A single skilled engineer can store an enormous amount of information about a software project in their mind (c.f. Dwarf Fortress). But the risk associated with actually doing so is if the engineer leaves the project, then all of that information is lost. Tech companies try to avoid this by storing that knowledge redundantly across multiple engineers, and an explicit goal of many engineering managers is to distribute knowledge of their team’s codebase among their engineers. But, a natural question remains: is there any way to build a complicated piece of software that outlives its designer and isn’t supported by a big tech recruiting team?

Another Turing award-winner, Fred Brooks, discussed a version of this question in his 1986 essay “No Silver Bullet”:

How much of what software engineers now do is still devoted to the accidental, as opposed to the essential? Unless it is more than 9/10 of all effort, shrinking all the accidental activities to zero time will not give an order of magnitude improvement. Therefore it appears that the time has come to address the essential parts of the software task, those concerned with fashioning abstract conceptual structures of great complexity.

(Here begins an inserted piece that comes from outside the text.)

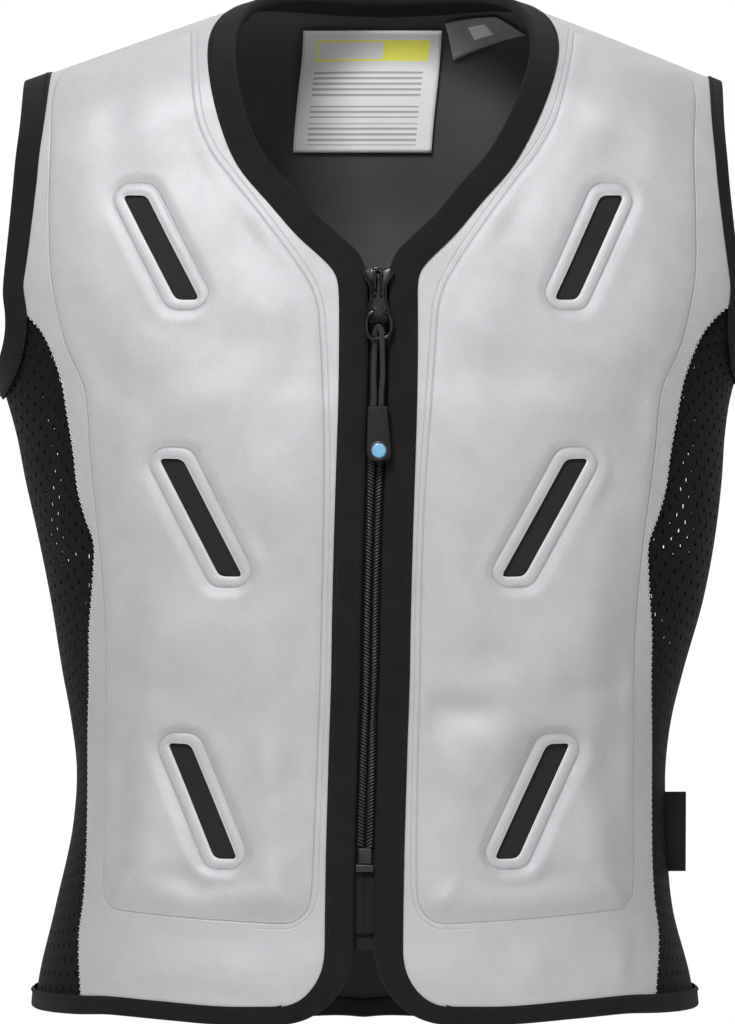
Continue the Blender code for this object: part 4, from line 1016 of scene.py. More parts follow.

In it, Brooks discusses a variety of ideas for managing software complexity, but finds only a few promising prospects. However, one of those, “Requirements refinement and rapid prototyping”, I find promising myself. As far as I can tell, this is the approach that yet another Turing award-winner, Leslie Lamport, aims to take with TLA+. I have no experience with it myself, but but I know it’s already gaining adoption at Amazon.

It makes intuitive sense to me that such an approach would help. While I drew a sharp distinction between “making decisions” and “solving problems” in part one to make a point, the line is honestly somewhat blurry, especially in software. If you choose an inefficient algorithm that becomes a bottleneck for a few users, or if you handle a particular corner case poorly, did you make a creative decision that renders your product a bad fit for those users, or did you fail to solve a problem? I think many software teams make these decisions incidentally; they implement something simple and then deal with the results as they arise. Their projects then become very complicated; decisions ping-pong between different trade-offs and sharp edges (exacerbated by changing user demands, but that’s probably unavoidable). By forcing engineers to enumerate, formally, some properties that they expect their software to have, rather than allowing them to make decisions ad hoc, I can see how TLA+ (or similar tools; I know about Alloy) would greatly restrict a product’s decision space, which may mean more stable products.

Concretely, how much of senior engineers’ minds consists of knowledge like “we did it this way because our other approaches created UX traps/operational problems”? If tools like TLA+ catch on, software projects might require less of this flavor of institutional knowledge, because the TLA+ checker would prevent many bad ideas from getting released in the first place. I’m excited to see whether tools like TLA+ catch on and what effect they have on software team dynamics.